Menno ter Braak
aan
D.A.M. Binnendijk (Amsterdam)
Rotterdam, 27 januari 1931
R'dam, 27 Jan. 1931
Beste Dirk
Hartelijk dank voor je gelukwensch! Ik liet den dag natuurlijk passeeren, zooals alle dagen passeeren, trof 's avonds Bep in den Haag, zat met haar in Regina ouderwets te praten.
Ik was laatst even in Amsterdam, maar had toen een ‘noodzakelijke boodschap’ bij To ter Haar, en ik moest vroeg weer in Rotterdam zijn. Verder was ik er nog niet, omdat ik hard aan mijn roman zit te werken, die in Februari af moet. Vandaar mijn algeheel stilzwijgen. Het ding is op een oor na gevild, maar nu het oor! Ik heb het doorgedacht en moet het nu nog schrijven.
Een week geleden was ik in Brussel, logeerde een nacht bij du Perron. Deels voor zaken bij Stols, die ook al om Hampton Court flirt, deels om met du Perron nader kennis te maken. Er moet beslist een geheele avond worden georganiseerd, om jullie principes in persoonlijk debat te laten botsen. Het is een uiterst scherpzinnige vent.

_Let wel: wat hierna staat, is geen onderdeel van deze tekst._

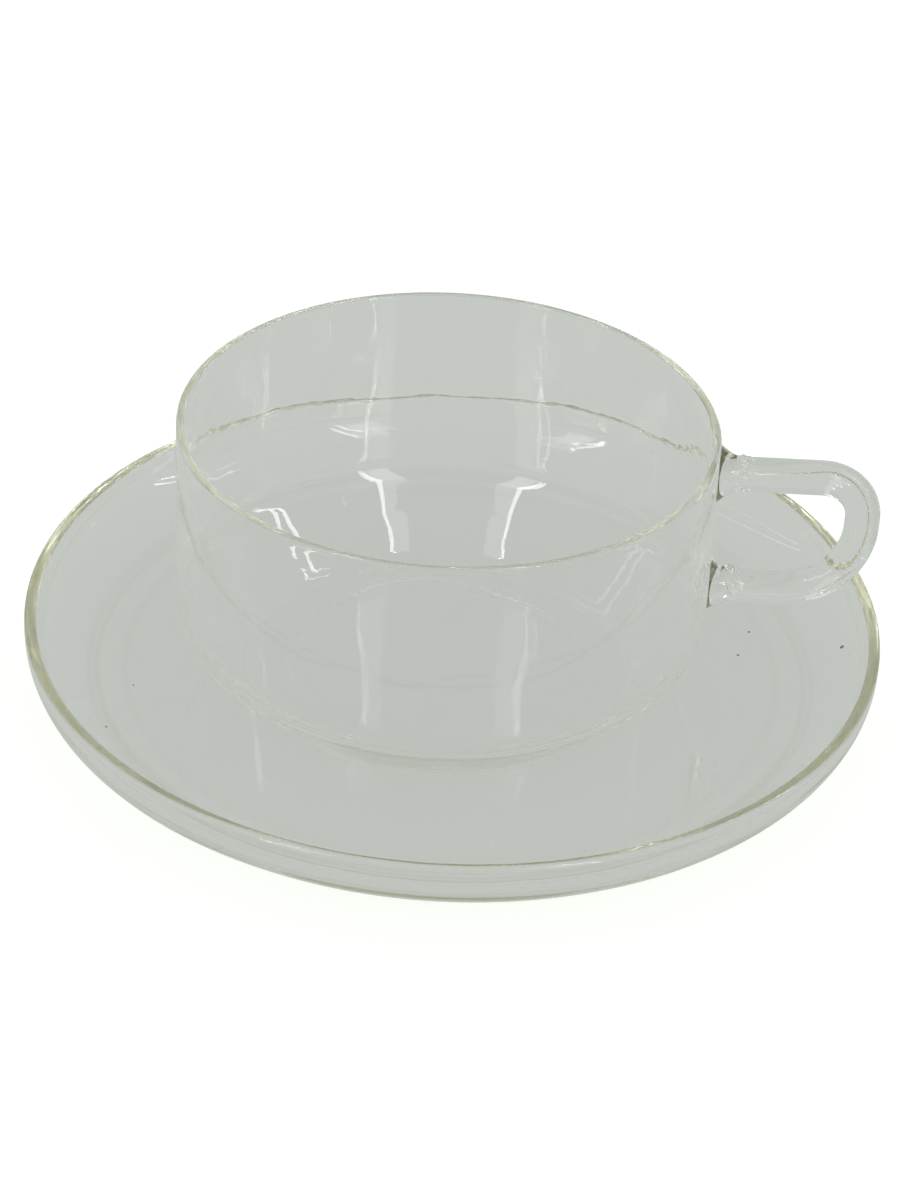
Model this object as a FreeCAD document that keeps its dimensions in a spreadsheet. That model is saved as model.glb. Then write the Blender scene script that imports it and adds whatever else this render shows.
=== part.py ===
"""Glass cup and saucer, as a parametric FreeCAD document.

The saucer is one dish of clear glass: a flat foot and floor, a wall that curves
up all round, and a fire-polished lip. The cup is one piece of blown glass: a
straight-sided bowl, drawn in by a round-edged slope to a flat base, and a handle
bent from solid glass rod, its two ends fused to the wall in flared welds.

Millimetres, +Z up. The origin is the middle of the saucer's foot, and the
handle points along +X.
"""
import FreeCAD
import Part
import Sketcher
import os

SIZES = [
    ("saucer_radius", 80.0, "outside of the lip"),
    ("saucer_height", 15.2, "foot to the top of the lip"),
    ("saucer_floor", 2.6, "thickness of the flat floor"),
    ("saucer_lip", 2.2, "thickness of the wall at the lip"),
    ("saucer_upright", 1.6, "upright band under the lip"),
    ("saucer_foot", 62.0, "radius of the flat foot"),
    ("saucer_outer_bend", 9.0, "bend where the outside turns upright"),
    ("saucer_well", 66.5, "radius of the flat floor inside"),
    ("saucer_well_bend", 5.0, "bend between the floor and the wall inside"),
    ("saucer_inner_bend", 6.0, "bend where the inside turns upright"),
    ("cup_radius", 49.3, "outside of the wall at its foot"),
    ("cup_rim_radius", 49.0, "outside of the wall at the rim"),
    ("cup_height", 54.2, "base to the top of the rim"),
    ("cup_wall", 1.4, "thickness of the wall"),
    ("cup_floor", 2.2, "thickness of the base"),
    ("cup_foot", 31.5, "radius of the flat base"),
    ("cup_heel", 8.0, "outer bend between the base and the slope"),
    ("cup_inner_heel", 7.0, "the same bend inside"),
    ("cup_bend", 8.0, "outer bend between the slope and the wall"),
    ("cup_bend_height", 18.2, "base to the foot of the straight wall"),
    ("cup_right", -2.4, "where the cup stands on the saucer, along X"),
    ("cup_back", -3.2, "where the cup stands on the saucer, along Y"),
    ("rod_radius", 3.2, "glass rod of the handle"),
    ("handle_reach", 76.1, "axis of the cup to the middle of the rod at the grip"),
    ("upper_arm", 46.1, "height of the upper arm over the base"),
    ("lower_arm", 22.0, "height of the lower arm over the base"),
    ("upper_bend", 8.0, "bend at the top of the grip"),
    ("lower_bend", 14.0, "bend at the foot of the grip"),
    ("weld_depth", 1.0, "how far the ends of the rod sink into the wall"),
    ("upper_flare", 3.2, "flare of the upper weld"),
    ("lower_flare", 2.4, "flare of the lower weld"),
    ("flare_sink", 0.45, "how far the edge of a flare runs into the wall"),
    ("bead_width", 1.6, "bead of glass round the rod at a weld, along the rod"),
    ("bead_round", 1.1, "radius of that bead's section"),
    ("bead_skin", 0.1, "how far the flare stands over the rod at the bead"),
]

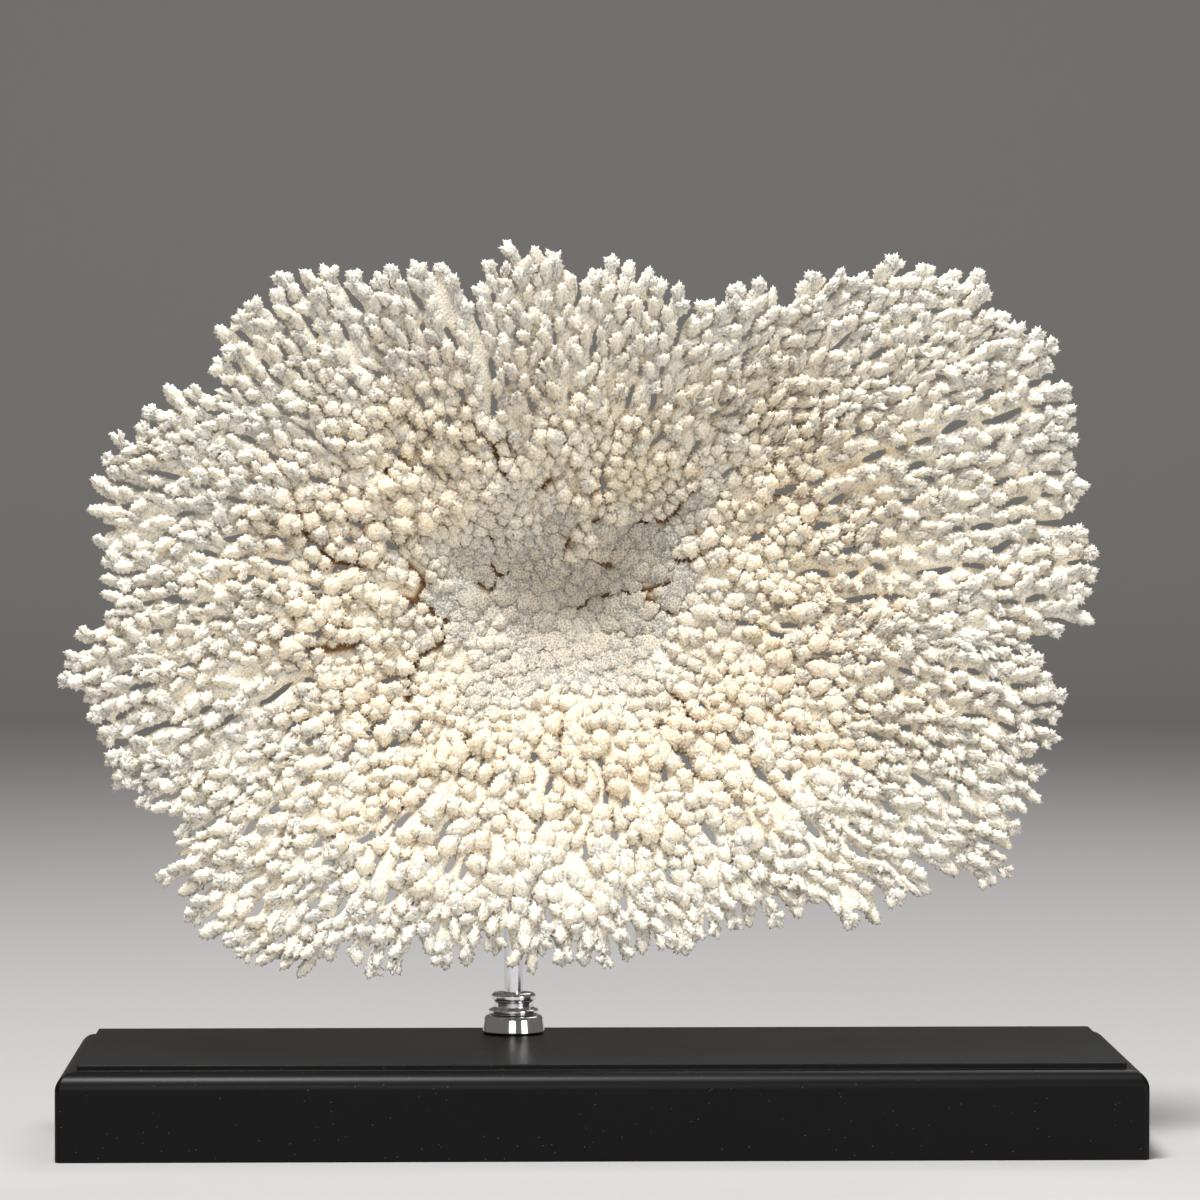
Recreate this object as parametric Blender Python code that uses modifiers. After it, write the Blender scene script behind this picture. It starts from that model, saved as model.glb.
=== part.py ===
"""A table coral skeleton held upright on a rod above a black moulded plinth.

Metres, +Z up. The origin is the middle of the plinth's underside. The coral's face looks
along -Y, and the rod stands behind it.
"""

import math
import random

import bmesh
import bpy
import numpy as np
from mathutils import Vector

# Plinth
PLINTH_WIDTH = 0.550
PLINTH_DEPTH = 0.205
SLAB_HEIGHT = 0.045
OVOLO_RADIUS = 0.0095
PANEL_INSET = 0.0105
PANEL_RISE = 0.003
FOOT_CHAMFER = 0.0008
PANEL_ROUND = 0.0006

# Rod and its chrome foot
ROD_X = -0.0435
ROD_Y = 0.063
ROD_RADIUS = 0.005
ROD_TOP = 0.256
ROD_CHAMFER = 0.0006
FLANGE_HEIGHT = 0.0095
TOUCH_GAP = 0.0003
ROUND_STEPS = 24

# Outlines of the flange and the collar: radius, and height above what they rest on
FLANGE_OUTLINE = [
    (0.0132, FLANGE_HEIGHT), (0.0148, 0.0090), (0.0154, 0.0078), (0.0160, 0.0040),
    (0.0165, 0.0008), (0.0162, 0.0),
]
COLLAR_OUTLINE = [
    (0.0105, 0.0115), (0.0117, 0.0103), (0.0117, 0.0079), (0.0105, 0.0069),
    (0.0105, 0.0038), (0.0132, 0.0026), (0.0132, 0.0006), (0.0126, 0.0),
]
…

Stuur me vooral doorslag van je stuk. Niet voor repliek, want onze standpunten kunnen m.i. beter voor zichzelf spreken. Deze manier van behandelen in de V.Bl. lijkt me ook de eenig juiste. Intusschen: zeer benieuwd!

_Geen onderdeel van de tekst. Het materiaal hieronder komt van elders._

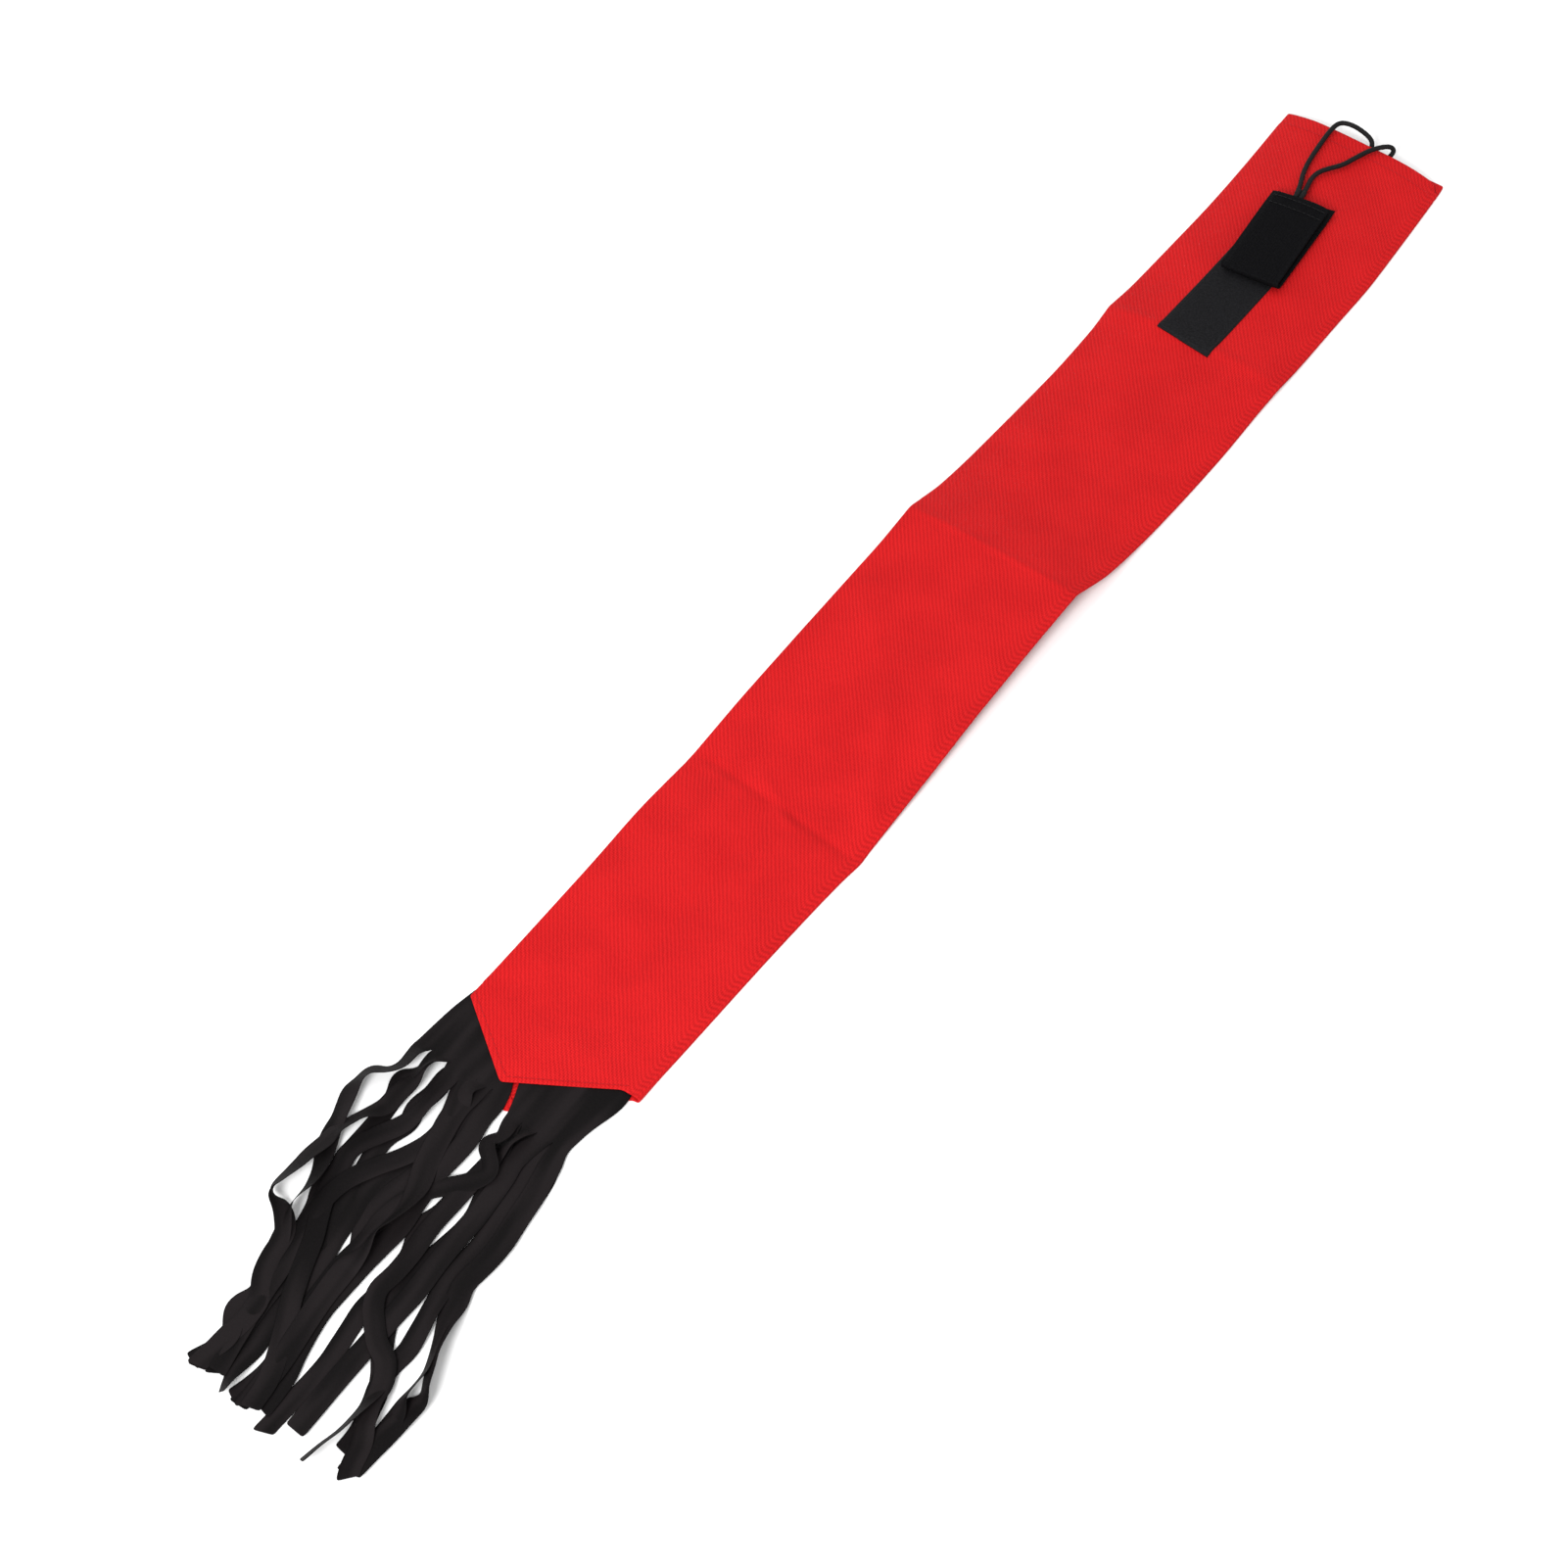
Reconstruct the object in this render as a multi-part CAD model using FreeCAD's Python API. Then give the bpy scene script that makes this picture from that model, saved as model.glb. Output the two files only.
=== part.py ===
"""Tail bag: a flat fabric sleeve with a pointed, fringed end and a corded hook-and-loop closure.

The bag lies on its back on a flat surface. All sizes are millimetres.
Bag coordinates: X across the width, Y along the length with the mouth at 0 and the fringe
negative, Z up from the surface. The last step moves everything to the part's own origin,
which is the centre of the underside of the whole bag.
"""

import FreeCAD
import Part

import math
import os

from FreeCAD import Vector

# ---- driving dimensions -----------------------------------------------------------------
CLOTH = 0.4  # thickness of the sleeve cloth
TAPE = 1.2  # thickness of the hook-and-loop tape
TAPE_WIDTH = 38.0
THREAD = 0.35  # how far a row of stitches stands proud
THREAD_WIDTH = 0.6
CORD = 3.0  # diameter of the elastic cord

# How the sleeve lies, station by station along its length:
# (y, left edge, right edge, rise of the cloth off the surface,
#  inner gap at the middle, inner gap at the two edges)
SLEEVE = [
    (1.0, -54.7, 57.8, 0.0, 7.0, 0.0),
    (-60.0, -52.1, 62.3, 0.0, 6.2, 0.0),
    (-100.0, -51.3, 64.8, 0.0, 6.2, 0.0),
    (-150.0, -52.2, 64.8, 0.0, 6.2, 0.0),
    (-201.0, -54.2, 64.8, 1.5, 6.2, 0.0),
    (-250.0, -52.0, 65.2, 0.1, 6.2, 0.0),
    (-346.0, -54.3, 63.9, 1.2, 5.8, 0.0),
    (-379.0, -53.4, 63.6, 7.0, 4.2, 0.0),
    (-406.0, -54.6, 60.2, 14.2, 2.6, 0.0),
    (-508.0, -54.8, 60.7, 8.6, 3.2, 0.0),
    (-570.0, -56.3, 62.0, 3.2, 3.2, 0.0),
    (-618.0, -56.0, 63.0, 0.0, 2.6, 0.0),
    (-660.0, -57.6, 60.2, 0.0, 2.6, 0.0),
    (-700.0, -56.3, 58.9, 0.0, 2.8, 0.0),
    (-770.0, -55.5, 57.8, 0.0, 1.8, 0.6),
    (-798.0, -55.3, 57.0, 0.0, 1.0, 1.0),
    (-842.0, -55.3, 57.0, 0.0, 1.0, 1.0),
]
SEWN_GAP = 0.02  # between a piece and the cloth that it is sewn on
CROWN_POWER = 4  # how flat the sleeve's swell is across its width

# The pointed end
POINT = (-8.0, -839.0)
CORNER_Y = -806.0  # where the two slanting seams start
CORNERS_X = (-57.0, 49.0)
SEAM_ALLOWANCE = 8.0  # how far the fringe's header reaches in between the cloths
TOPSTITCH_INSET = 4.0
TOPSTITCH_ENDS = (6.0, 3.0)  # how far a row stops short of the corner and of the point
HEM_DEPTH = 11.0
HEM_THREAD_INSET = 4.0
SIDE_THREAD_INSET = 7.0
SIDE_THREAD_Y = (-3.0, -765.0)

# Base strip (loop tape sewn to the front cloth)
STRIP_X = 0.5
STRIP_TOP_Y = -75.0
STRIP_END_Y = -205.0
STRIP_THREAD_INSET = 2.5

# Closure tab (hook tape folded in two, cord ends sewn between its layers)
TAB_MOUTH = (-1.4, -66.6)  # middle of the open end
TAB_LENGTH = 74.6
TAB_UPPER_SHORT = 2.8  # how far the upper layer stops short of the lower one at the open end
TAB_TURN = 5.6  # degrees, measured from the bag's length
TAB_BOTTOM_Z = 8.9
TAB_GAP = 3.2  # between the two layers

TAB_THREAD_ROWS = (-7.0, -14.0)
TAB_STITCH = 2.2
TAB_STITCH_PITCH = 3.2
TAB_STITCHES = 11

CORD_EXIT_Z = 11.7  # height at which the cord enters the tab
SEWN_END_X = (-7.3, -3.9)
SEWN_END_Y = -69.0
SEWN_END_RUN = Vector(1.0, -13.0, 0)

# The line across the fringe where it folds
FRINGE_FOLD_Y = -852.0
FOLD_CLEARANCE = 0.7  # on each side of the fold

# Fringe
FRINGE_CLOTH = 0.45
HEADER_BACK_Z = 0.45
HEADER_FRONT_Z = 0.95
STRIPS_BACK_Z = 0.0
STRIPS_FRONT_Z = 0.9
STRIP_WIDTH = 11.5
BAND = 5.0  # uncut cloth between the fold and the cuts
LEFT_BAND = (-61.0, 0.6)  # side edges of the left and the right fringe cloth at the fold
RIGHT_BAND = (6.4, 47.5)

# Cord centre lines, from the tab to the mouth and from the mouth to the anchor inside
OUTER_LEFT = [
    (-7.6, -65.8, 11.7),
    (-9.4, -58.0, 11.3),
    (-13.8, -49.5, 10.4),
    (-18.4, -36.5, 9.8),
    (-20.4, -19.0, 9.9),
    (-21.0, -3.5, 11.6),
    (-16.6, 4.2, 14.4),
    (-8.0, 7.0, 14.2),
    (0.6, 7.4, 11.4),
    (4.2, 6.2, 7.6),
]
INNER_LEFT = [
    (5.0, 4.2, 4.4),
    (6.4, -0.6, 3.5),
    (7.8, -7.6, 3.0),
    (8.2, -16.0, 2.5),
    (8.2, -24.0, 2.5),
]
OUTER_RIGHT = [
    (-4.2, -65.8, 11.7),
    (-4.8, -58.0, 11.2),
    (-7.0, -48.4, 10.2),
    (-7.0, -40.0, 9.8),
    (-3.6, -33.2, 9.8),
    (0.8, -27.0, 9.8),
    (4.4, -16.6, 9.9),
    (7.8, -6.4, 10.9),
    (12.6, 1.6, 12.9),
    (17.6, 5.6, 11.6),
    (19.4, 6.2, 7.8),
]
INNER_RIGHT = [
    (19.0, 4.2, 4.4),
    (18.2, -0.6, 3.5),
    (16.9, -7.6, 3.0),
    (16.2, -16.0, 2.5),
    (16.2, -24.0, 2.5),
]
ANCHOR_X = (3.0, 21.0)
ANCHOR_Y = (-36.0, -24.0)
ANCHOR_TOP_Z = 4.2
ANCHOR_ROUNDING = 0.9
BAR_TACK = 1.5
BAR_TACK_INSET = (4.0, 2.0)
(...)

Ik hoop binnenkort aan te komen!
Groet Enny hartelijk,
zelf een hart. hand van
je Menno
N.B. Met Gerda en mij gaat het uitstekend. Wij verrekken alleen van de te wisselen papieren. B.v.: een ‘Ehefähigheitszeugnis’. Niet ikzelf, maar... de gemeente Rotterdam moet dat geven! M.